To these was added the Slava, last of the Borodinos, fortunate to have been completed a month after Tsushima. Only four more predreadnoughts were built: two of the Evstafi class and two Imperator Pavels which joined the Black Sea and Baltic fleets in 1910.

The prizes taken by the Japanese at Port Arthur and Tsushima proved of limited use as fighting ships. Two saw service as coastal defence ships, three as guard ships and two as training vessels: only the Retvisan saw active service under her new name of Hizen. The last two battleships built in British yards for Japan were the Kashima and Katori, similar to the King Edwards, but with a secondary battery of 10-inch guns. Four smaller ships were built in Japan by 1909, while the Aki and Satsuma were laid down in 1905. Intended originally for an all-big-gun armament, they were completed as ‘intermediate dreadnoughts’ of the Lord Nelson type, with four 12-inch and twelve 10-inch guns.

Italy and Austria-Hungary, though members of the Triple Alliance with Germany, were rivals for territory in the Tyrol and Istria and their naval strength was built up with a keen regard for one another. Italy, for whom Benedetto Brin had been a resourceful and original designer, had lagged so far in naval construction that in 1900 she possessed only four obsolete battleships as guard-ships with two more as disarmed depot vessels. Two 10-inch gunned ships of only 9,800 tons were ready by 1902, and were based in Venice, while the larger Benedetto Brin and Regina Margherita took station at Brindisi. Four ships of the Regina Elena class of 12,750 tons and armed with only two 12-inch and twelve 8-inch guns were ready by 1908 and were based at Taranto. To counter this fleet the Austrians too had a collection of old ships, and a succession of very small battleships mounting no more than 9.4-inch guns. The three of the Wien class were appropriately rated as coastal defence ships, but the Habsburgs were seen as sea-going battleships, despite their meagre 8,340 tons and three 9.4-inch guns. The three Erzherzog Karls were only a marginal improvement, and it was not until 1911 that the Austrians possessed three full-size ships, the Radetzky class of 14,500 tons and with four 12-inch and eight 9.4-inch, comparable with the King Edwards of a decade earlier.

Not only the major powers were intent on deploying battleships. The South American republics followed suit, placing orders in European and American yards, while Greece and Turkey, as ever eying one another nervously, each purchased two old vessels from America and Germany respectively. The Scandinavian countries and the Netherlands were content with coastal defence ships.
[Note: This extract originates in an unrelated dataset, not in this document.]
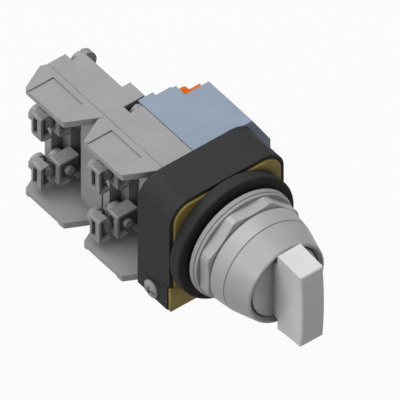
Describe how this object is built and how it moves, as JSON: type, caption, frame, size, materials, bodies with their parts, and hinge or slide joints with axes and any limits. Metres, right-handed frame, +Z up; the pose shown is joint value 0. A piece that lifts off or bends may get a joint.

The American navy, however, continued to grow. Twelve modern battleships were in service by 1904, by which time the turrets and 13-inch guns of the earlier vessels had given way to hooded barbettes and 12-inch guns in the more recent. The five Virginias of the 1902 programme (all in service by 1906) were comparable with their contemporaries in the Royal Navy in that they each displaced 15,000 tons and were armed with four 12-inch and twelve 6-inch guns. They differed in that they mounted four of their secondary battery of eight 8-inch guns in paired turrets, on top of the 12-inch main armament. This was intended to give a better field of fire, but in practice problems caused by blast made the system unworkable and it was not attempted again. The six Connecticut class of the 1903 programme were of a more conventional layout, with all the 8-inch guns in paired turrets on the beam. They were followed by the smaller and slower Mississippi and Idaho which later were sold to Greece and renamed Lemnos and Kilkis. By the time of their completion in 1908, however, the design for the South Carolinas had triggered a new era in battleship construction.